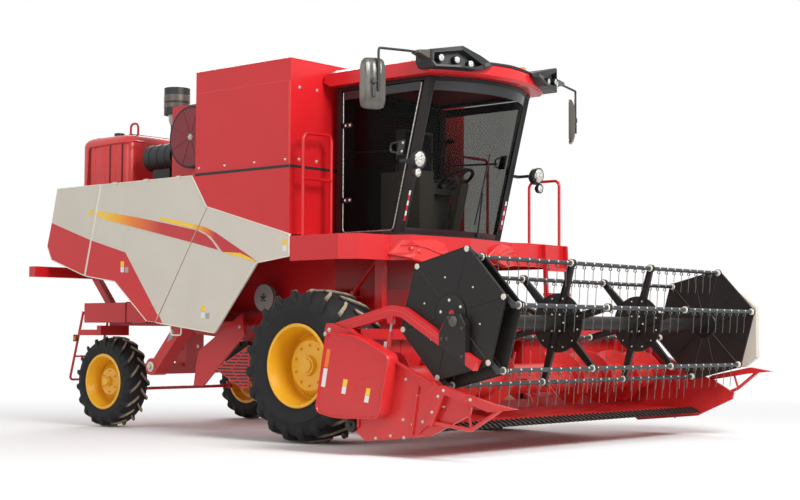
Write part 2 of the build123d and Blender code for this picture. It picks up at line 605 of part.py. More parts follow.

==

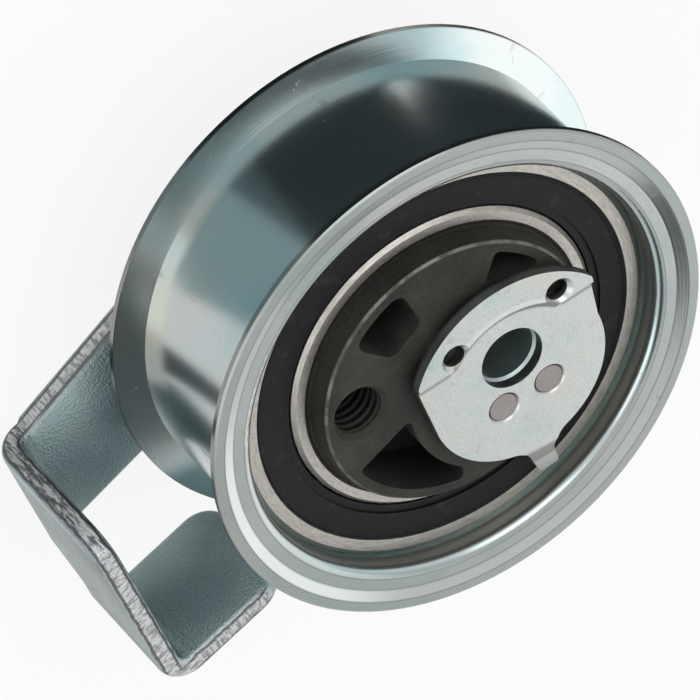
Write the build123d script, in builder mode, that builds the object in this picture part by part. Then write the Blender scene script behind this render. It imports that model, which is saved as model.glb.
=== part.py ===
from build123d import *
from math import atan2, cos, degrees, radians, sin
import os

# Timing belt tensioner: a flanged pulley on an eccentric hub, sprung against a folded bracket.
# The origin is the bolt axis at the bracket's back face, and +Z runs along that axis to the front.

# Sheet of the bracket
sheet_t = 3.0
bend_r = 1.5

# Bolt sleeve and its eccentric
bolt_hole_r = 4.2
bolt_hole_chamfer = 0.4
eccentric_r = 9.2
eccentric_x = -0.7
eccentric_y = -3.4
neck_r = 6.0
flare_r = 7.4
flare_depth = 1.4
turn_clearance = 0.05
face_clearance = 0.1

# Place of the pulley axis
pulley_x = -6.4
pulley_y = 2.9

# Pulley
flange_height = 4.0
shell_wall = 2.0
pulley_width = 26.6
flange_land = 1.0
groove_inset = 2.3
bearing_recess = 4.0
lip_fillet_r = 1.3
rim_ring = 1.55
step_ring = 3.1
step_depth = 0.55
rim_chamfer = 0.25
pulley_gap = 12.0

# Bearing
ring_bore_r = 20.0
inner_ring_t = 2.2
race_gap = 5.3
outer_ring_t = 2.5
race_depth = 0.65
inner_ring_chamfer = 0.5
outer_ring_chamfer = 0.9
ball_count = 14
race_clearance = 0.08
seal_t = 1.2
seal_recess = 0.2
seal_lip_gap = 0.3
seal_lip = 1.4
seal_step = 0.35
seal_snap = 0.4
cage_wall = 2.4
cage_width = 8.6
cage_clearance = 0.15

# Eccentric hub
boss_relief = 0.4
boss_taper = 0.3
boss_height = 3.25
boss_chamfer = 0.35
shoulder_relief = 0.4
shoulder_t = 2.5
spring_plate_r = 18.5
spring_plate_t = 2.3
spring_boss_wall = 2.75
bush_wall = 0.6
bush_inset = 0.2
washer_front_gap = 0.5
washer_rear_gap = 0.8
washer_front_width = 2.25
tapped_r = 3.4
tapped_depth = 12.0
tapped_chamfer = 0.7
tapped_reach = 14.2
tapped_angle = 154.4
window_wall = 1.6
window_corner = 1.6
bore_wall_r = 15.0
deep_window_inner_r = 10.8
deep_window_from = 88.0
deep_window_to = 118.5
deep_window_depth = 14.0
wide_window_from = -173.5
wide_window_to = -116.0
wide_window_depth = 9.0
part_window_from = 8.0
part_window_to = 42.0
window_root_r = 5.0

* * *

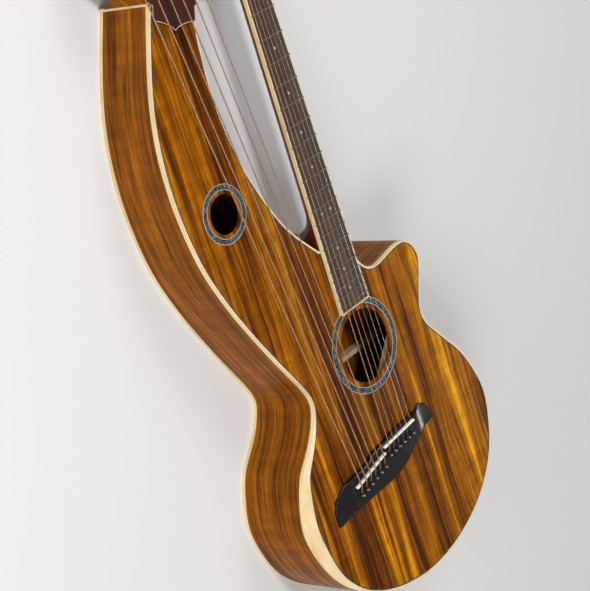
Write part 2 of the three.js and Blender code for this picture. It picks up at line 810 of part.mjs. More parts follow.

■ INSTRUCTION ■
Extract from the records above the lines from the one containing "Write the build123d" to the one containing "cage_clearance = 0.15", both lines included, exactly as they appear and with nothing else.

■ RESULT OF THIS EXERCISE ■
Write the build123d script, in builder mode, that builds the object in this picture part by part. Then write the Blender scene script behind this render. It imports that model, which is saved as model.glb.
=== part.py ===
from build123d import *
from math import atan2, cos, degrees, radians, sin
import os

# Timing belt tensioner: a flanged pulley on an eccentric hub, sprung against a folded bracket.
# The origin is the bolt axis at the bracket's back face, and +Z runs along that axis to the front.

# Sheet of the bracket
sheet_t = 3.0
bend_r = 1.5

# Bolt sleeve and its eccentric
bolt_hole_r = 4.2
bolt_hole_chamfer = 0.4
eccentric_r = 9.2
eccentric_x = -0.7
eccentric_y = -3.4
neck_r = 6.0
flare_r = 7.4
flare_depth = 1.4
turn_clearance = 0.05
face_clearance = 0.1

# Place of the pulley axis
pulley_x = -6.4
pulley_y = 2.9

# Pulley
flange_height = 4.0
shell_wall = 2.0
pulley_width = 26.6
flange_land = 1.0
groove_inset = 2.3
bearing_recess = 4.0
lip_fillet_r = 1.3
rim_ring = 1.55
step_ring = 3.1
step_depth = 0.55
rim_chamfer = 0.25
pulley_gap = 12.0

# Bearing
ring_bore_r = 20.0
inner_ring_t = 2.2
race_gap = 5.3
outer_ring_t = 2.5
race_depth = 0.65
inner_ring_chamfer = 0.5
outer_ring_chamfer = 0.9
ball_count = 14
race_clearance = 0.08
seal_t = 1.2
seal_recess = 0.2
seal_lip_gap = 0.3
seal_lip = 1.4
seal_step = 0.35
seal_snap = 0.4
cage_wall = 2.4
cage_width = 8.6
cage_clearance = 0.15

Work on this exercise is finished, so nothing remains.